Shady Grove apparently filed a class action lawsuit in Federal court, arguing that Allsate failed to pay interest on numerous cases. The action was based solely upon New York no-fault law. Therefore, the federal court would only have jurisdiction to entertain this matter if there was diversity between any of the parties and $5 million in dispute. According to New York State law and, as is relevant to this case, a class action may not be brought when the damages solely consist of a penalty. Statutory interest and the resulting attorney fees are clearly penalties. Under the Federal Rules of Civil Procedure, a class action can be brought irrespective of whether the object of the action is to collect a penalty. So, you would think that since this case was brought in Federal court, the Federal Rules ipso facto would apply. This is not necessarily true.

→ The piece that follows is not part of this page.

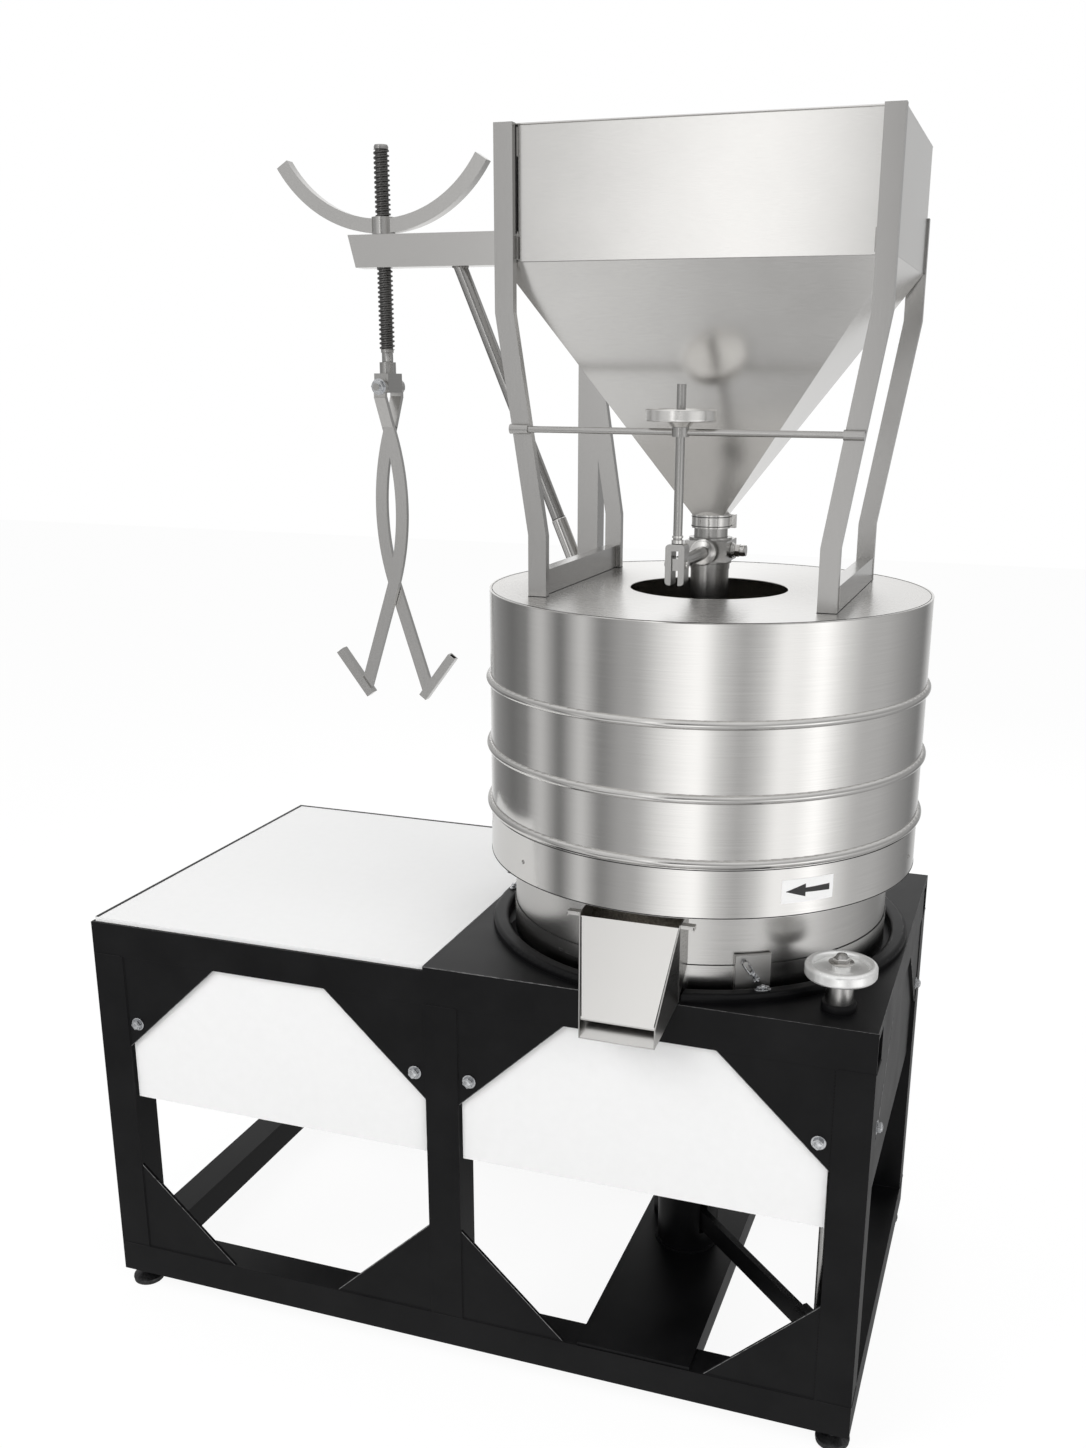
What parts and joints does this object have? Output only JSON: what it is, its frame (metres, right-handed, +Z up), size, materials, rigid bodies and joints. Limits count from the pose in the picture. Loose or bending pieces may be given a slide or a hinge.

In the last century, the Supreme Court held in the Erie and Hannah line of cases that where State substantive law applies, a Federal Court in a diversity matter must apply the state substantive law. The Court, however, held that where the difference between state law and federal law only applies procedural rules, the Federal procedural rules would apply.
The question then is whether the New York class action statute is procedural or substantive. The Second Circuit observed that it is, for the most part, hybrid and held that it is substantive to the extent that Shady Grove could not bring this action in Federal Court since it could not be brought in State Court.
The Supreme Court in a very divided opinion reversed the Second Circuit and held, as far as I am concerned, that the dispute is procedural. Therefore, since the action may be brought in Federal Court in accordance with the Federal Rules of Civil Procedure, the Second Circuit was incorrect in allowing for this lawsuit’s dismissal.
This case now allows for massive forum shopping, for the minimal amount of class action litigation that no-fault has spawned. However, it opens up the door to perhaps more class action lawsuits and the massive discovery, which is always advantageous to the plaintiff class members in this type of litigation. Perhaps, we have entered a new era in no-fault litigation? I do not think so, but as to issues involving interest and attorney fee disputes on a more global level, it is definitely possible.
Westchester Med. Ctr. v Liberty Mut. Ins. Co. 2010 NY Slip Op 30649(u)(Sup. Ct. Nassau Co.)
This case involved a non-coverage defense – actually, two of them. Both of these defenses were quite viable, I tend to believe. The first defense asserted was that Liberty was a TPA for a bus company. The second defense was that the policy was exhausted. The problem with this case is that the defendants did not do their homework. Liberty failed to plead the appropriate affirmative defenses, failed to include a copy of the insurance policy, including the declarations page, when the defense involved the exhaustion of an insurance policy and the defendant could not marshal evidence from someone at the bus company explaining their status as a self insured entity. In a court that reads the parties’ papers, you need to be a little more discerning with what you submit, lest you find yourself on the receiving end of this type of a decision.
Those promised framed issue hearings on “stamped signature” cases were quite short lived March 26, 2010
PRESENT: : RIOS, J.P., PESCE and STEINHARDT, JJ
2008-2041 Q C.
Opinion withdrawn from publication in the Miscellaneous Reports at the direction of the court.
I think Gottlieb at NFP captured this case before it was assassinated.
In short, the Appellate Term proposed framed issue hearings on whether a signature was stamped, faxed or affixed in a non-holographic manner, in order to resolve this issue when raised in a summary judgment motion. I suspect someone at OCA or some of the administrative judges placed a few phone calls to the panel of Justices on this case, and now this proposed remedy is void ab initio. In my opinion, the holding of a framed issue hearing is not the worst the idea in the world. Why don’t they have a designated JHO part, like they have in Supreme Kings for these types of hearings?
As the law stands, based upon the last published pronouncement of the Appellate Term, the objector must present some evidence to show that the affixed signature is stamped in order to defeat a motion on this ground.
FURTHER RESEARCH REVEALS THAT THIS CASE HAS NOT BEEN REMOVED FROM WESTLAW (YET). Here it is:
Amercure Acupuncture, P.C. v. Geico Ins. Co., 2010 N.Y. Slip Op. 20098 March 16, 2010 (Approx. 1 page)
GEICO Ins. Co., Appellant.
PRESENT: : RIOS, J.P., PESCE and STEINHARDT, JJ
Appeal from an order of the Civil Court of the City of New York, Queens County (Diane A. Lebedeff, J.), entered October 3, 2008, deemed from a judgment of the same court entered November 5, 2008 (see CPLR 5501 [c]). The judgment, entered pursuant to the October 3, 2008 order granting plaintiff’s motion for summary judgment and denying defendant’s cross motion for summary judgment dismissing the complaint, awarded plaintiff the principal sum of $475.20.